3Mit Schreiben ihres Prozessbevollmächtigten vom 3. Januar 2013 reichte die Klägerin eine von ihr nicht selbst unterschriebene „Steuererklärung für den Monat Dezember 2012“ bei der Beklagten ein, in welcher sie ausgehend von 15 Veranstaltungstagen eine Vergnügungssteuer von 90 Euro für diesen Monat errechnete. Im Namen der Klägerin versicherte ihr Prozessbevollmächtigter, dass die Angaben wahrheitsgemäß und nach bestem Wissen und Gewissen gemacht worden seien. Mit Schreiben vom 13. Februar 2013 beanstandete die Beklagte die Steuererklärung wegen der fehlenden Unterschrift der Klägerin. Unter dem 15. März 2013 wies der Prozessbevollmächtigte der Klägerin die Beanstandung zurück. Mit Aktenverfügung vom 6. Dezember 2013 stellte die Beklagte klar, dass sie ungeachtet der fehlenden Unterschrift von einer wirksamen Steuererklärung ausgehe.
4Bereits am 8. Januar 2013 hat die Klägerin Klage erhoben.

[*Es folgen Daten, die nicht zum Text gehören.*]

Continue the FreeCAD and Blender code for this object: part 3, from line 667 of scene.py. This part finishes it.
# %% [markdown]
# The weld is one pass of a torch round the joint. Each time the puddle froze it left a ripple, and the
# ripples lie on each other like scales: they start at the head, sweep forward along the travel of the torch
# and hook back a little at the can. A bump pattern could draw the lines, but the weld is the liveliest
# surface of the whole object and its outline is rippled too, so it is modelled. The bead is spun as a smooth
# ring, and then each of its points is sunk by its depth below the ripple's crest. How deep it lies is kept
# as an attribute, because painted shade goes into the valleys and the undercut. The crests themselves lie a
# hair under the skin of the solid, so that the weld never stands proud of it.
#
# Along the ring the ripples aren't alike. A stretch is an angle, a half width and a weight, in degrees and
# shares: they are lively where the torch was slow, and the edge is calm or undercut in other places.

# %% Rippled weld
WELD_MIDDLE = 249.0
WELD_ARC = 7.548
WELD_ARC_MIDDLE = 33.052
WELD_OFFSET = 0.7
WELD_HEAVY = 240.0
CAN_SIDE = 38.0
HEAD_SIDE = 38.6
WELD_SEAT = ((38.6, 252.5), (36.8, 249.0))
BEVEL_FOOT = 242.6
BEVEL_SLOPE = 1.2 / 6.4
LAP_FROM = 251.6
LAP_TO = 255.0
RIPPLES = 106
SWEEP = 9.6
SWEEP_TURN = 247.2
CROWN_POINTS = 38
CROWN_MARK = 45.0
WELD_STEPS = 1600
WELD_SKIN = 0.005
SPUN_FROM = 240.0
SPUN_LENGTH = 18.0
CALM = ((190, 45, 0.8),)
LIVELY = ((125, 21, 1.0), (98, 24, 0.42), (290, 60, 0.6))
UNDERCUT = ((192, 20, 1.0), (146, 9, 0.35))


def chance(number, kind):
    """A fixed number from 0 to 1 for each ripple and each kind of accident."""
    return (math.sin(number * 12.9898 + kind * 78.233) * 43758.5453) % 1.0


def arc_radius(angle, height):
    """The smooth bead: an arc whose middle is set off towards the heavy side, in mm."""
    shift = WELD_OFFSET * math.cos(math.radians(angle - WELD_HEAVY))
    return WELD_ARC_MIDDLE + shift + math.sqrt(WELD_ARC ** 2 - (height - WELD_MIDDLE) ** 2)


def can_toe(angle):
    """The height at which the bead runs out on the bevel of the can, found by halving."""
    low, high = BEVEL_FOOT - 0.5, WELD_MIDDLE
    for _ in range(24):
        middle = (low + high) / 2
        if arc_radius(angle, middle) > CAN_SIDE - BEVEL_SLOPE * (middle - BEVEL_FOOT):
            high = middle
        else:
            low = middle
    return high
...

5Sie trägt vor, dass in formeller Hinsicht eine ordnungsgemäße Erklärung vorliege. In materieller Hinsicht sei die Heranziehung zu einer Vergnügungssteuer rechtswidrig, weil die Vergnügungssteuersatzung mit höherrangigem Recht nicht vereinbar sei. Die Steuer erweise sich als verkappte Berufssteuer und sei mit Art. 12 GG unvereinbar. Sie - die Klägerin - müsse mit anderen Dienstleistern gleichgestellt werden. § 4 der Vergnügungssteuersatzung sei nicht wirksam. Denn nach dieser Vorschrift falle auch dann eine Vergnügungssteuer an, wenn es nicht zu einer Inanspruchnahme sexueller Dienstleistungen komme, also kein besteuerbarer Aufwand entstehe. Zudem fehle bei einer Pauschale von 6,00 Euro pro Veranstaltungstag ein lockerer Bezug zum Vergnügungsaufwand. Ferner habe sie - die Klägerin - nicht die Möglichkeit, ihre Belastung mit der Sexsteuer an ihre Kunden weiter zu geben.
6Die Klägerin beantragt,
7die Vergnügungssteuerfestsetzung für den Monat Dezember 2012 aufzuheben.
8Die Beklagte beantragt,
9die Klage abzuweisen.
10Sie trägt vor, auch sie gehe nunmehr davon aus, dass aufgrund der eingereichten Steuererklärung das Besteuerungsverfahren habe in Gang gesetzt werden können. Die Vergnügungssteuersatzung sei rechtmäßig, und Fehler in der Steuerveranlagung lägen nicht vor.
11Wegen der Einzelheiten wird auf die Gerichtsakte und die beigezogenen Verwaltungsvorgänge verwiesen.
12E n t s c h e i d u n g s g r ü n d e:
13Die als Anfechtungsklage im Sinne von § 42 Abs. 1 VwGO zulässige Klage ist unbegründet. Die Vergnügungssteuerfestsetzung der Beklagten ist rechtmäßig und verletzt die Klägerin nicht in ihren Rechten, § 113 Abs. 1 Satz 1 VwGO.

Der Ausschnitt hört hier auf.